3)Not mentioning the music supposedly being reviewed can work (R.Meltzer did it sometimes, Dave Q. too, maybe: sometimes it seems that a non-review is the best review, given the asubject). Has its own tradtion in book reviews, where the book is a pretext for the "reviewer" to demonstrate his own lofty view of the subject, and/or you can't tell how many of his pronouncements are actually lifted from the book. Speaking of bad reviews,
4)I rarely hear a bad album that's interesting enough to write about, but Bobby Conn sent me a rainbow (mostly of poo, but that's what I wanted)(although this is a Dadrock review:"I'm not so much angry, Son, as I am disappointed," which is true too):
http://www.paperthinwalls.com/singlefile/item/id=388

dow, Monday, 7 May 2007 21:35 (eighteen years ago)
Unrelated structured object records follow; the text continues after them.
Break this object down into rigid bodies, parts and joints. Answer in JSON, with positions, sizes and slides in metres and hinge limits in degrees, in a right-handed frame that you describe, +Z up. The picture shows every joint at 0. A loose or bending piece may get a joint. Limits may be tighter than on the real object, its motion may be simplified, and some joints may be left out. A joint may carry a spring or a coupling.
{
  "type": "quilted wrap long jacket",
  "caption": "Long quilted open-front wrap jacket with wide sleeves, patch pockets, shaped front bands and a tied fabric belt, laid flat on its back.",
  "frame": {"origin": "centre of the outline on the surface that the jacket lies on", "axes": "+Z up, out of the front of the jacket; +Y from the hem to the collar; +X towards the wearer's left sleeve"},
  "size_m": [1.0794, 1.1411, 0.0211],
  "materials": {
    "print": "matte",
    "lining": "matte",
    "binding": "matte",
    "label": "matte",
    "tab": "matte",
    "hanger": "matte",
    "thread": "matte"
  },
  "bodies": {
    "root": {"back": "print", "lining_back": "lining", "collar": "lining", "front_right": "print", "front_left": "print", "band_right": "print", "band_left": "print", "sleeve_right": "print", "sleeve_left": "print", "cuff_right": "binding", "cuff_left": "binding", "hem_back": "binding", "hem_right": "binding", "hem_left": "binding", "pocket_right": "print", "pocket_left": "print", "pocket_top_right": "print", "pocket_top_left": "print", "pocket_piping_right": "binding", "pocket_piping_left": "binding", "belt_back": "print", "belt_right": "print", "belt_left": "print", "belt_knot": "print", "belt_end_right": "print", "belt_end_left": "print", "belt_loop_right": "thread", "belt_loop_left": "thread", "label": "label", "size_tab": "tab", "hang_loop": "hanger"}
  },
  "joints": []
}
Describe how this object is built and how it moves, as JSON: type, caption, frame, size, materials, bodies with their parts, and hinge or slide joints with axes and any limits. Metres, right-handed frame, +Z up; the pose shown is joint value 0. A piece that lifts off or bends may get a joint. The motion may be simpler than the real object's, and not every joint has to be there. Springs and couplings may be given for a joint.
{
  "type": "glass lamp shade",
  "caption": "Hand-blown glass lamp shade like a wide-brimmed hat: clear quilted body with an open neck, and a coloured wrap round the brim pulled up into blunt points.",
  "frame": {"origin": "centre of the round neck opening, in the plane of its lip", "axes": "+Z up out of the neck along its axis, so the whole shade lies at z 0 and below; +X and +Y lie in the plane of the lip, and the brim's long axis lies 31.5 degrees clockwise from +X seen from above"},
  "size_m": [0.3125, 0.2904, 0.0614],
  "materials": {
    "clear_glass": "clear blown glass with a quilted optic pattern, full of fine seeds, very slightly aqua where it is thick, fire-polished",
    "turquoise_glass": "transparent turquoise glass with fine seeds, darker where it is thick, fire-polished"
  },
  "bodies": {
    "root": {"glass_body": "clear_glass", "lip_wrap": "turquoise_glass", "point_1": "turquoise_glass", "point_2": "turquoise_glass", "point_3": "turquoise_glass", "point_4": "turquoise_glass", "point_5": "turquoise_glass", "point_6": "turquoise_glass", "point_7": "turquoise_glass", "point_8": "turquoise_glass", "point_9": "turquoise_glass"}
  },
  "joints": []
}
i usually write about stuff that i dig. or at least kinda dig. i don't look for stuff to slam. there is too much good music to write about. this is the last thing i wrote about that i really didn't care for. every once in a while decibel throws me something questionable. most of the time i write about what i want to write about. anyway, even here i was kind!:


Thom Mathews – Mindcraft (Black Flame)


Um, ooooooookay...I’m not usually at a loss for words. Hmmm...How about that mess in Washington, huh? Sheesh, what a bunch of morons. We should really just throw all those people to the bottom of the ocean and start from scratch. Er, hypothetically that is. (I would never survive a Cuban summer.) Hey, whatever happened to the "Black Bloc" anyway? Chickenshits. Pretty badass when it came to egging a few Starbucks. 9/11 made those dudes pretty scarce. Along with drunk businessmen on planes who were filled with "air rage". Remember them? Yeah, they learned how to sit in their seat with their hands folded pretty damn quick. Alright, look, Thom Mathews is a shredder. A shredder, dammit, and he’s proud of it! He shreds to live and he lives to shred! His whole new solo debut is FILLED with the sounds of shredding. Is their sweep picking? Is their tapping? THERE IS TAPPING ALL UPSIDE MY SKULL. The whole album is one long shred guitar solo. If you have a tattoo of Uli Jon Roth on your ass you will die and go to heaven upon hearing this. As for me...hey, have I mentioned yet how totally cool Black Flame Records is? They just put out a truly incredible darkwave/electro album by Cybernetic Erosion. (R.I.P. Agathos. Thanks for the music. Anyone interested in icy synth stuff should immediately buy it.) And they are also releasing the awesome Japanese folk-metal of Magane. LOVE their stuff. So, okay, back to Thom. He really really...shreds. On this album – He used to be in Hallows Eve at some point and he recently left the band Quinta Essentia – he’s not really so interested in the whole "song" thing. Or even the "production" thing. He’s kinda got a one-track mind. It’s almost as if he thinks if he stops shredding – FOR EVEN A MINUTE – that he will die a gruesome death. And, really, I wouldn’t want that to happen. Plus, every generation needs a Paul Gilbert they can call their own. I think. I’m actually rooting for Thom. Long may he...you know...

scott seward, Monday, 7 May 2007 22:39 (eighteen years ago)

okay, it's goofy and i wrote it in five minutes, but i tried to accentuate the positive in some way. you know?

scott seward, Monday, 7 May 2007 22:40 (eighteen years ago)

That review is awesome. Nice way to fill the 250(?) words.